> [Dataset extract]
——
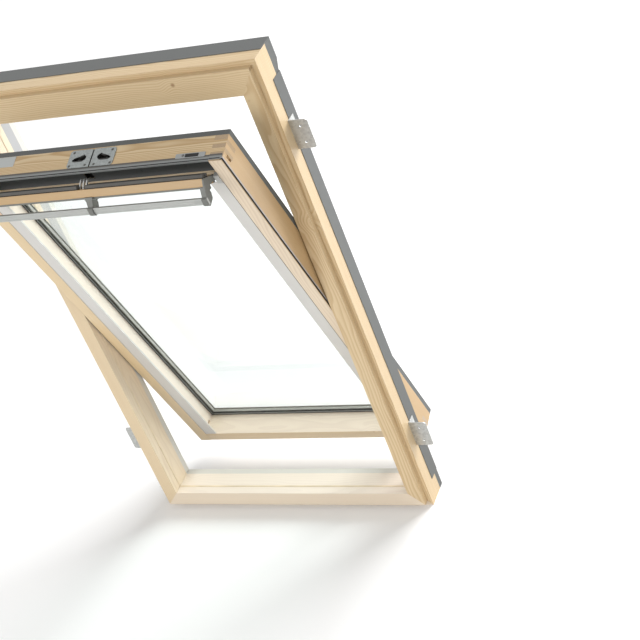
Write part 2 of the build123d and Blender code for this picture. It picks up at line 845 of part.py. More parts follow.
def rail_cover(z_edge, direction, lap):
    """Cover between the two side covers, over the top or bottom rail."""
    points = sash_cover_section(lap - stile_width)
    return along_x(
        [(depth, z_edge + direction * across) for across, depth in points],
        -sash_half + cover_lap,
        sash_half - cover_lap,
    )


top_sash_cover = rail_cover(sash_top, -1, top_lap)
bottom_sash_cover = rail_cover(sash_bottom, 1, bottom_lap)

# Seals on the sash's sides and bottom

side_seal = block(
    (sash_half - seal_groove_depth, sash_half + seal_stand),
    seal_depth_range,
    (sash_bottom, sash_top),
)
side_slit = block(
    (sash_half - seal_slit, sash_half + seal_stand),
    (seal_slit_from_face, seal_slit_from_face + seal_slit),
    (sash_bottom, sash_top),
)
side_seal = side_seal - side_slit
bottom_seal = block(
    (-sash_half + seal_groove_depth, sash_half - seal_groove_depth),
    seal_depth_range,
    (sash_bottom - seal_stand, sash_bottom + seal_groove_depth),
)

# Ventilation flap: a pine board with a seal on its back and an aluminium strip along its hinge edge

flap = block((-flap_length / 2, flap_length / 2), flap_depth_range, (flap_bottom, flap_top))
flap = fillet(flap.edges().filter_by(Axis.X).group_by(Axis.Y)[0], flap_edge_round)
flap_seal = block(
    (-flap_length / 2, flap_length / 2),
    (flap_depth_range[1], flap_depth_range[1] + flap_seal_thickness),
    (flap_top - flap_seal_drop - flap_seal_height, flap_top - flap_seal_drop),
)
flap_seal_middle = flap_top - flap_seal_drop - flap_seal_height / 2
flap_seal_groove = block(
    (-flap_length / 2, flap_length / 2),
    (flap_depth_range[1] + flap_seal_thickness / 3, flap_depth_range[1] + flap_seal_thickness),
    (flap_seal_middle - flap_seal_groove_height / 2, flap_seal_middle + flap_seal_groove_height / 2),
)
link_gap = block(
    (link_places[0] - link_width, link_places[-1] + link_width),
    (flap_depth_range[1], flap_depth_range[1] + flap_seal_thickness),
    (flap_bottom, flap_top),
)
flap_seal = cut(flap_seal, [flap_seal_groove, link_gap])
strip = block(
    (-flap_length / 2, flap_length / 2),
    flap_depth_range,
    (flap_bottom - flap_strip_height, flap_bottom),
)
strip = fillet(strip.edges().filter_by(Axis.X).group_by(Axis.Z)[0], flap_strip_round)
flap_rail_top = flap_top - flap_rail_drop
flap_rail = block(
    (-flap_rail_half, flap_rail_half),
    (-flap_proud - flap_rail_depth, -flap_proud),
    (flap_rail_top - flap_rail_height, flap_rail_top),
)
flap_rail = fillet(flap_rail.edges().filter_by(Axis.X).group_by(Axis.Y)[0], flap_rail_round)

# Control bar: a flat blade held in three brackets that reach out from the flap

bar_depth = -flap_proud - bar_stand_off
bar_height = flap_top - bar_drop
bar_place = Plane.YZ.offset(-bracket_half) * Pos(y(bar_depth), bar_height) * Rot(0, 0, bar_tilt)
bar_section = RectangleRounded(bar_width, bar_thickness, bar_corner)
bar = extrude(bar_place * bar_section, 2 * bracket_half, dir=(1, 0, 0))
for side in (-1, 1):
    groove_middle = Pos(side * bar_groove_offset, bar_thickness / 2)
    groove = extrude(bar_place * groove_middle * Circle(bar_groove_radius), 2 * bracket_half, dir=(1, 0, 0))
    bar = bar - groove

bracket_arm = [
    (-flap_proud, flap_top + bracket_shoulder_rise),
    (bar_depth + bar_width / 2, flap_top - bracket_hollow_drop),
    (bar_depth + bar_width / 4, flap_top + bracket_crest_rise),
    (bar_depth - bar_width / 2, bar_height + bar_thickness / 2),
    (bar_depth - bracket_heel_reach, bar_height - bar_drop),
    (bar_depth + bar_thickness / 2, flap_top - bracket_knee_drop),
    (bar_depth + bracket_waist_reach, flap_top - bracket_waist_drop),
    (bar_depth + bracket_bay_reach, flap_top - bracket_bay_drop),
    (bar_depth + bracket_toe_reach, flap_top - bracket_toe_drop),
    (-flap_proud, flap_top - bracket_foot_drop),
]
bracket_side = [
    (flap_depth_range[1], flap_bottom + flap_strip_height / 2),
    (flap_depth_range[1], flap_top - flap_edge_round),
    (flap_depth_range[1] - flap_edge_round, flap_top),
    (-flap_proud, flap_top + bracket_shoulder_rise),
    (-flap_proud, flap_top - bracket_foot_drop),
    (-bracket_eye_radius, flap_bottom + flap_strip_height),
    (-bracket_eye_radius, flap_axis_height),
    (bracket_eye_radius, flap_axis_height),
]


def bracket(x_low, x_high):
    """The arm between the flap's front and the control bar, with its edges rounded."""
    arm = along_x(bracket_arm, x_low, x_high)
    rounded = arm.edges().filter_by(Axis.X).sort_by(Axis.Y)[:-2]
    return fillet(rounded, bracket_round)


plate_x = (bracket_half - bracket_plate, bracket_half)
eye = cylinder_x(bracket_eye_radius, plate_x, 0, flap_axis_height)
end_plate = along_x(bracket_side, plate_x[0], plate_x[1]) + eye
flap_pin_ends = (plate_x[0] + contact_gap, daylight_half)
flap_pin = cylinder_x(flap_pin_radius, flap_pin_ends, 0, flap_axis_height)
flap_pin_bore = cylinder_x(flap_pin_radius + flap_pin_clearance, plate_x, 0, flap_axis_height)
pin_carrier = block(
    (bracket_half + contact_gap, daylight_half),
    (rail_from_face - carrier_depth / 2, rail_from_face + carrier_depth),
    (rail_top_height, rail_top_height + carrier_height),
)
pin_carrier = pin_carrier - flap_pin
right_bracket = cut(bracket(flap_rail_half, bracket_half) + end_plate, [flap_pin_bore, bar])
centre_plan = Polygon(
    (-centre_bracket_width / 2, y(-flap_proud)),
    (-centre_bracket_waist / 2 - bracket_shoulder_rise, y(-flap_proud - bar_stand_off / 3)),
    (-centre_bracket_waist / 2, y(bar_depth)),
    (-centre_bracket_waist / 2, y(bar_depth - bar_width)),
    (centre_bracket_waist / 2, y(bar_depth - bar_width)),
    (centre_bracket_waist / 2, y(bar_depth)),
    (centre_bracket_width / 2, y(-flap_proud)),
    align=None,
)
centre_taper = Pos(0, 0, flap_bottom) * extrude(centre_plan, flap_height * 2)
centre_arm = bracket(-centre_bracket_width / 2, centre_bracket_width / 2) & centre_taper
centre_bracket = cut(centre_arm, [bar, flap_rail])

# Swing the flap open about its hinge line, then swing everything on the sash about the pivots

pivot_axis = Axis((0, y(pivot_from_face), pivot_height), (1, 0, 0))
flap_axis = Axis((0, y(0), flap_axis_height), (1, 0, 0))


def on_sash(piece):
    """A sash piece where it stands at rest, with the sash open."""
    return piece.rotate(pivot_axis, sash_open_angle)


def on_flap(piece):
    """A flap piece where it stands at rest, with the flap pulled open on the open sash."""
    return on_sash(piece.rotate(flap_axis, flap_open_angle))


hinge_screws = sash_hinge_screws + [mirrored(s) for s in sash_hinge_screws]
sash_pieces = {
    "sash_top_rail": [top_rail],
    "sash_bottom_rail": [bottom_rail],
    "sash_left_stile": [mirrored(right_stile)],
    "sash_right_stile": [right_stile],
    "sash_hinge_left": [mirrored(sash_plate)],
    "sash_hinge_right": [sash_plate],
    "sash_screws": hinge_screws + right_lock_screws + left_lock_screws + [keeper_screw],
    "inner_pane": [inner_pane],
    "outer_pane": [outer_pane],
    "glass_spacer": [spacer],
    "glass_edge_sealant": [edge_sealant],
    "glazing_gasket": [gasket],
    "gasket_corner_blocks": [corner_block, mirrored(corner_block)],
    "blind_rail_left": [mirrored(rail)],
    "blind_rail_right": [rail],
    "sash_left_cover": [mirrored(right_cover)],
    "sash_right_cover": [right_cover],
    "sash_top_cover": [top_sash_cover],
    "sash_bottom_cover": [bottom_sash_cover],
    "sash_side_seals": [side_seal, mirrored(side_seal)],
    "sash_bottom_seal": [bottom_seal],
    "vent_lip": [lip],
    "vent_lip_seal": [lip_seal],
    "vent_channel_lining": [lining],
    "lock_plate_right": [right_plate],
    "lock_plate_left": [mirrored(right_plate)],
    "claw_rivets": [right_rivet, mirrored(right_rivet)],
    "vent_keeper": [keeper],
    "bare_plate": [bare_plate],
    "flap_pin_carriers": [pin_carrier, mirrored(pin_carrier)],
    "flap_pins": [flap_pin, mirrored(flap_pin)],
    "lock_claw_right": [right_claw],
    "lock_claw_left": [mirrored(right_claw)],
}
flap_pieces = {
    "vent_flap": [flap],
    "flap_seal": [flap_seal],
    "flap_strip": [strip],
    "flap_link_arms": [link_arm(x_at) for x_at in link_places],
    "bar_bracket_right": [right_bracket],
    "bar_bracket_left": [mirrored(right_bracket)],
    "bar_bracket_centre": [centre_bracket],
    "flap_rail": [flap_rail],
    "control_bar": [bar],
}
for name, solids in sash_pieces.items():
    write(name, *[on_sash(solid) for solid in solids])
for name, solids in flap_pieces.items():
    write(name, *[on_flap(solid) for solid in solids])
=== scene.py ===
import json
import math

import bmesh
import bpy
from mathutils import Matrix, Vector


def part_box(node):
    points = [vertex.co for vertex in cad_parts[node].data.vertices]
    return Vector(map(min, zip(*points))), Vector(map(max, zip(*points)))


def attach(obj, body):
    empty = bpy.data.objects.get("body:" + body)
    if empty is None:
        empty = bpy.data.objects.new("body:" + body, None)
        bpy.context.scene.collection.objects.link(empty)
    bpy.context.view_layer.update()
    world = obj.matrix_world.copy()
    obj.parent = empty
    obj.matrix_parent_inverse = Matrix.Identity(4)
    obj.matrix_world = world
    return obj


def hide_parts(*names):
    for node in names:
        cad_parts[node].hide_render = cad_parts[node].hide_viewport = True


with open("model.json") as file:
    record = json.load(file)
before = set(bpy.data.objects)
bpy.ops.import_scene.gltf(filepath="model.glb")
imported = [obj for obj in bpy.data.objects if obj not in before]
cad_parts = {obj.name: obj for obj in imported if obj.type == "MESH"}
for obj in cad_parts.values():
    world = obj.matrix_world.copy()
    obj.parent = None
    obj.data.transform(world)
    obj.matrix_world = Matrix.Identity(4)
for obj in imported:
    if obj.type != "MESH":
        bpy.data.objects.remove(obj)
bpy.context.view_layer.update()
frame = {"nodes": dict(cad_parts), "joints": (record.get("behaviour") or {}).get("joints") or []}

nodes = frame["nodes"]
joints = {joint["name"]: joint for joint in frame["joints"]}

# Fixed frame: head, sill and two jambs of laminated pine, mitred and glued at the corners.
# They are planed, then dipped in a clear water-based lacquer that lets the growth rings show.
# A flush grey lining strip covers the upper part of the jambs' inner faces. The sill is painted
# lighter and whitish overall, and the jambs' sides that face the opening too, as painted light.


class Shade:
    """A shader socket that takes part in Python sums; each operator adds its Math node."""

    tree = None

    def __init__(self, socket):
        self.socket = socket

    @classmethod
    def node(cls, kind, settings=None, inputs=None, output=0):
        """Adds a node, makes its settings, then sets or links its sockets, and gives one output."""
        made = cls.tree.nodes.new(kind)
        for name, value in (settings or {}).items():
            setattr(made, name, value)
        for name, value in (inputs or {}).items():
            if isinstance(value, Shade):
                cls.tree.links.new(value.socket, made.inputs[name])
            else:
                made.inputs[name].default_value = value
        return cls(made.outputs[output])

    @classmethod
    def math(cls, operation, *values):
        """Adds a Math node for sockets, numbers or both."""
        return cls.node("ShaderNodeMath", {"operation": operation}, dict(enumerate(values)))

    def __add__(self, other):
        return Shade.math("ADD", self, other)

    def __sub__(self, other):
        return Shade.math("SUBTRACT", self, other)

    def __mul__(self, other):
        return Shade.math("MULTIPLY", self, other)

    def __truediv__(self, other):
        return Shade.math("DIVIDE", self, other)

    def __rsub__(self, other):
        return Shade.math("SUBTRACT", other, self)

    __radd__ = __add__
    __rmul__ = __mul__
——
> [Exercise brief] Go through the preceding material and copy each line that has the word "points".

> [Full solution]
    points = sash_cover_section(lap - stile_width)
        [(depth, z_edge + direction * across) for across, depth in points],
    points = [vertex.co for vertex in cad_parts[node].data.vertices]
    return Vector(map(min, zip(*points))), Vector(map(max, zip(*points)))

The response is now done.